Hernandez, 41, dismissed Glickstein's critique as a rival's sniping, insisting density alone does not reflect how nice a complex will look. That mentality, he countered, is a stumbling block to making in-fill development successful and popular because people instantly cringe when they hear "multi-family" and "higher density."

A Michigan native, Hernandez started as a city planner for a Chicago suburb in the early 1980s. Repulsed by "crazy, ugly designs" brought before him in that role, he got a business degree and then a job with Pulte. First in the Chicago suburbs and eventually in South Florida, he became responsible for such standard Pulte fare as Villages of Renaissance in Miramar, Plum Bay/Plum Harbor in Tamarac and St. Andrews Grand in Boca Raton.
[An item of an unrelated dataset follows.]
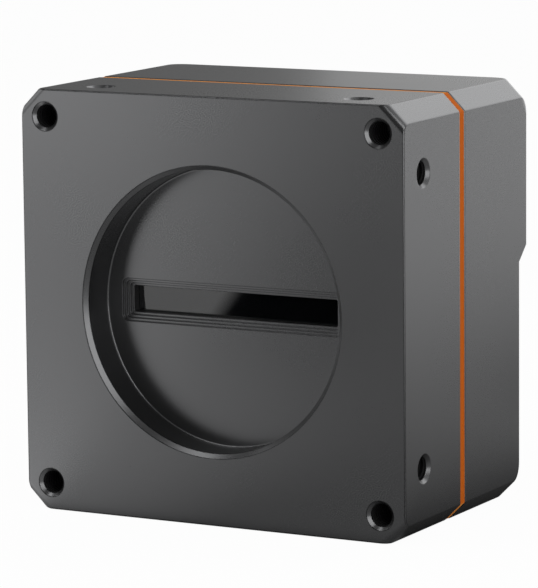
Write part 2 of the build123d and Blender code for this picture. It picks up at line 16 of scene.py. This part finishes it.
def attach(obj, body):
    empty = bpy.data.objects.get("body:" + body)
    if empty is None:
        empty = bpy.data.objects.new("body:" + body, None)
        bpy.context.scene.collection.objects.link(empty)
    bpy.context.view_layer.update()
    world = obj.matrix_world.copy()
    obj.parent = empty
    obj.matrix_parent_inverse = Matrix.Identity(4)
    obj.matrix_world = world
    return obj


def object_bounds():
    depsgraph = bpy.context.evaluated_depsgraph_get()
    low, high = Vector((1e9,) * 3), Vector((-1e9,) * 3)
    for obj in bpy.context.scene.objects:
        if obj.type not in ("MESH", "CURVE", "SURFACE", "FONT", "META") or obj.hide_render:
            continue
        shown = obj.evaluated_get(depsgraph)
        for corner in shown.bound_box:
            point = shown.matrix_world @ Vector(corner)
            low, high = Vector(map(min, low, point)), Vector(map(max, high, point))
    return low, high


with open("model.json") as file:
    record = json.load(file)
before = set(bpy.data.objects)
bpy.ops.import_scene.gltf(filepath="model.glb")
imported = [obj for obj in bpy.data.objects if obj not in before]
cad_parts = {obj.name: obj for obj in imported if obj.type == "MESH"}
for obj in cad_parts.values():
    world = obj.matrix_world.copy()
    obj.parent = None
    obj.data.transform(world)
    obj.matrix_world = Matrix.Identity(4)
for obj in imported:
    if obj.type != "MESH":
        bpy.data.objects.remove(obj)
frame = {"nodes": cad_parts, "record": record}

nodes = frame["nodes"]
cad_box = [list(corner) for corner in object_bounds()]
print("nodes:", len(nodes), "CAD box:", cad_box)


# %% [markdown]
# ## Smooth curves and crisp edges
# The frame's meshes come from exact solids, cut into triangles. Shaded flat, a bore would show its
# facets. Shaded smooth, every machined edge would look melted. Auto smoothing solves this: faces are
# shaded smooth, and the mesh is split where two faces meet at more than a set angle. Here three
# modifiers do it, so the frame's own vertices aren't touched. Weld joins the triangles, and Edge Split
# parts them at the sharp edges. Weighted Normal then lets the large flat faces set the shading, so that
# the thin triangles round a hole leave no shadow on them.

# %% Shade the frame's nodes
WELD_DISTANCE = 1e-7
SHARP_ANGLE = radians(28)
FLAT_FACE_WEIGHT = 100


def shade_by_angle(piece):
    """Smooth shading that breaks at sharp edges, with no change to the mesh itself."""
    for polygon in piece.data.polygons:
        polygon.use_smooth = True
    weld = piece.modifiers.new("weld", "WELD")
    weld.merge_threshold = WELD_DISTANCE
    split = piece.modifiers.new("sharp edges", "EDGE_SPLIT")
    split.split_angle = SHARP_ANGLE
    level = piece.modifiers.new("flat faces stay flat", "WEIGHTED_NORMAL")
    level.mode, level.weight = "FACE_AREA", FLAT_FACE_WEIGHT


for piece in nodes.values():
    shade_by_angle(piece)
print("shaded", len(nodes), "nodes")


# %% [markdown]
# ## Adding nodes in one call
# A material is a tree of nodes, and each node takes several lines: make it, set its mode, fill its
# sockets, link it. A Graph does this in one call, which takes the node's type, its settings and its
# inputs. The settings come first, because a node such as Math or Mix changes its sockets with its mode.
# Short methods on top of it make the few nodes that are needed again and again.

# %% Graph
class Graph:
    """Adds nodes to one node tree."""

    def __init__(self, tree):
        self.tree = tree
        tree.nodes.clear()

    def add(self, kind, settings=None, inputs=None, output=0):
        """One node: its settings first, then a value or a Flow for each input named or numbered."""
        node = self.tree.nodes.new(kind)
        for name, value in (settings or {}).items():
            setattr(node, name, value)
        for name, value in (inputs or {}).items():
            if isinstance(value, Flow):
                self.tree.links.new(value.socket, node.inputs[name])
            else:
                node.inputs[name].default_value = value
        return Flow(self, node.outputs[output]) if node.outputs else node

    def math(self, operation, *values, clamp=False):
        """A sum on numbers and Flows; clamp keeps its result between 0 and 1."""
        settings = {"operation": operation, "use_clamp": clamp}
        return self.add("ShaderNodeMath", settings, dict(enumerate(values)))

    def vectors(self, operation, *values, output="Vector"):
        """Vector Math; its output is a Vector, or a Value such as a length."""
        settings = {"operation": operation}
        return self.add("ShaderNodeVectorMath", settings, dict(enumerate(values)), output)

    def along(self, vector, axis):
        """How far a vector reaches along an axis."""
        return self.vectors("DOT_PRODUCT", vector, axis, output="Value")

    def length(self, vector):
        return self.vectors("LENGTH", vector, output="Value")

    def light_path(self, kind):
        """1 for light rays of one kind, 0 for all others."""
        return self.add("ShaderNodeLightPath", output=kind)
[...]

Yet it was a risky Pulte venture in Delray Beach, a townhouse development called Kokomo Key along Federal Highway, that gave Hernandez his shot at seeing whether in-fill could be profitable. He convinced the company to let him turn a rundown trailer park hangout for prostitutes into a middle-class place to live, and discovered all the New Urbanist rhetoric he'd heard could actually work.

"Tim got his feet wet with that and saw it had potential," said Delray Beach City Planner Diane Dominguez. "Hopefully he's doing this now because he believes in good planning and that we need to redevelop older areas instead of taking up more land where services don't exist yet."

Dominguez is concerned that $300,000 units will price out middle-income families, a concern Hernandez and Rickard share. They're working on less expensive in-fill ventures in Tamarac and Lantana and have their eye on a redevelopment project planned for just west of the tennis complex is Delray next. "This is what I always wanted to do," Hernandez said. "I'm just fortunate to have the ability to give it a try."